For two positive real numbers $0<{\eta }_1<{\eta }_2$ and $n>0$, we have

$$\begin{array}{ccc}& & H^{\frac{3n}{8}}\left({\eta }_2,{\eta }_2,{\eta }_2,{\eta }_2,{\eta }_2,{\eta }_1\right)H^{\frac{n}{4}}\left({\eta }_2,{\eta }_1\right)H^{\frac{3n}{8}}\left({\eta }_2,{\eta }_1,{\eta }_1,{\eta }_1,{\eta }_1,{\eta }_1\right)\hfill \\ & \le & {\eta }_2^{\frac{n{\eta }_1}{{\eta }_1-{\eta }_2}}{\eta }_1^{-\frac{n{\eta }_2}{{\eta }_1-{\eta }_2}}{e}^{1-n\frac{{\eta }_2-{\eta }_1}{864}\left(4\left({\eta }_1+{\eta }_2\right)+67\frac{{\eta }_1-{\eta }_2}{3{\eta }_1{\eta }_2}\right)}.\hfill \end{array}$$

Proof. 

It suffices to apply Corollary 3 with $\alpha =1$ on the interval $\left[\frac{1}{{\eta }_2},\frac{1}{{\eta }_1}\right]$ to the function $\mathcal{G}\left(t\right)=\frac{1}{{\hslash }^n}$, whose ${\mathcal{G}}^{*}\left(\hslash \right)=e^{-\frac{n}{\hslash }}$ and ${\left(\underset{\frac{1}{{\eta }_2}}{\stackrel{\frac{1}{{\eta }_1}}{\int }}f{\left(u\right)}^{du}\right)}^{\frac{{\eta }_1{\eta }_2}{{\eta }_1-{\eta }_2}}={\eta }_1^{\frac{n{\eta }_2}{{\eta }_1-{\eta }_2}}{\eta }_2^{-\frac{n{\eta }_1}{{\eta }_1-{\eta }_2}}{e}^{-n}$. □

4. Conclusions

The conclusions produced in this work are based on a novel identity.
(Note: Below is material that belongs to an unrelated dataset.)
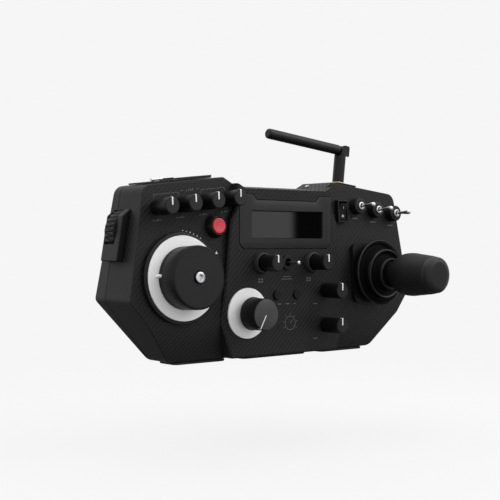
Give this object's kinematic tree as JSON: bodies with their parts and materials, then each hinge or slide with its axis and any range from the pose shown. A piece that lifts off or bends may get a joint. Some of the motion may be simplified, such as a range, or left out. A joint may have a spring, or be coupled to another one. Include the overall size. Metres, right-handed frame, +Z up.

We have constructed certain fractional Maclaurin-type integral inequalities for functions whose multiplicative derivatives are both bounded and multiplicatively convex. We have also discussed some particular cases. A few applications of our findings to special means are given. Our results improve those established in [29], and they also recover those established in [21].